Z = fastcluster.linkage_vector(X_train, method='ward', \
                               metric='euclidean')

Z_dataFrame = pd.DataFrame(data=Z,columns=['clusterOne', \
                'clusterTwo','distance','newClusterSize'])

In [None]:
# View first 20 clustered rows
Z_dataFrame[:20]

In [None]:
# View last 20 clustered rows
Z_dataFrame[42521:]

In [None]:
# Cut off tree and see how clusters are left
from scipy.cluster.hierarchy import fcluster

distance_threshold = 100
clusters = fcluster(Z, distance_threshold, criterion='distance')
X_train_hierClustered = pd.DataFrame(data=clusters, \
    index=X_train.index,columns=['cluster'])

In [None]:
# Number of clusters left after cutting off the tree
print("Number of distinct clusters: ", \
      len(X_train_hierClustered['cluster'].unique()))

In [None]:
# Evalute overall accuracy from hierarchical clustering
countByCluster_hierClust, countByLabel_hierClust, \
    countMostFreq_hierClust, accuracyDF_hierClust, \
    overallAccuracy_hierClust, accuracyByLabel_hierClust = \
    analyzeCluster(X_train_hierClustered, y_train)

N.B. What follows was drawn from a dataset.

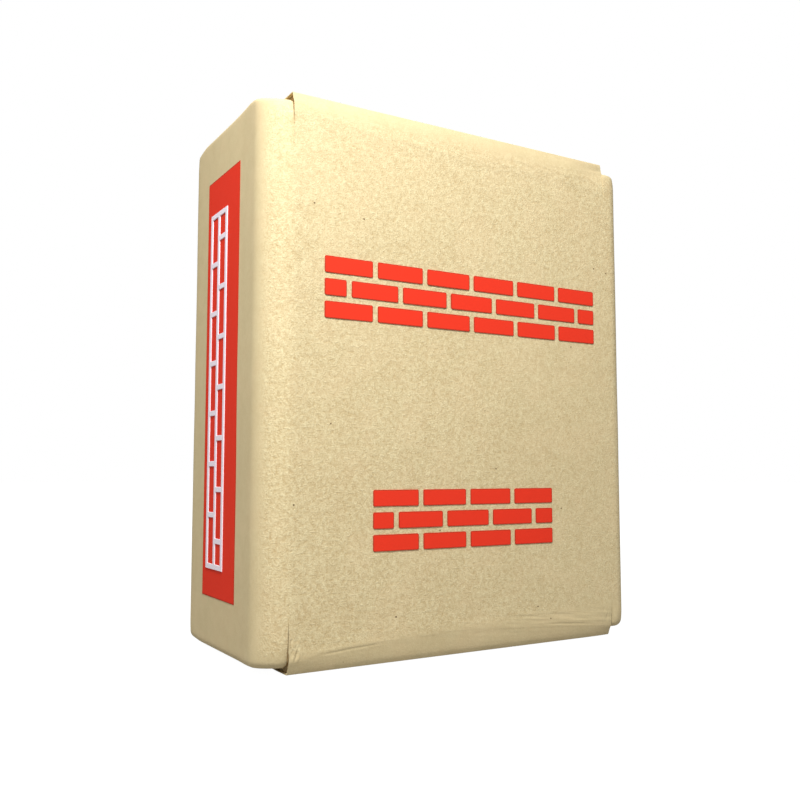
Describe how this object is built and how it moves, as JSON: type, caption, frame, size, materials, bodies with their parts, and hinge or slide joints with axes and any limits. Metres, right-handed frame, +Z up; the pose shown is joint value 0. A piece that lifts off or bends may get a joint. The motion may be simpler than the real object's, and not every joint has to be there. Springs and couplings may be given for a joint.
{
  "type": "filled paper cement sack",
  "caption": "Tight, box-like filled kraft paper cement sack with folded block ends, cover sheets on the ends, and a plain red and white print.",
  "frame": {"origin": "on the floor, in the middle of the footprint of the standing sack", "axes": "+Z up from the bottom end to the top end, -Y out of the printed broad front face, -X out of the narrow side face with the red stripe"},
  "size_m": [0.402, 0.1958, 0.4916],
  "materials": {
    "kraft_paper": "matt, finely mottled fibre grain",
    "patch_paper": "matt, pasted flat",
    "red_ink": "printed, low sheen",
    "white_ink": "printed, low sheen"
  },
  "bodies": {
    "root": {"paper_sack": "kraft_paper", "top_end_patch": "patch_paper", "bottom_end_patch": "patch_paper"}
  },
  "joints": []
}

print("Overall accuracy from hierarchical clustering: ", \
      overallAccuracy_hierClust)

In [None]:
# View accuracy by cluster
print("Accuracy by cluster for hierarchical clustering")
accuracyByLabel_hierClust

## Clustering Application #3 - HDBSCAN

In [None]:
import hdbscan

min_cluster_size = 20
min_samples = 20
alpha = 1.0
cluster_selection_method = 'leaf'

hdb = hdbscan.HDBSCAN(min_cluster_size=min_cluster_size, \
    min_samples=min_samples, alpha=alpha, \
    cluster_selection_method=cluster_selection_method)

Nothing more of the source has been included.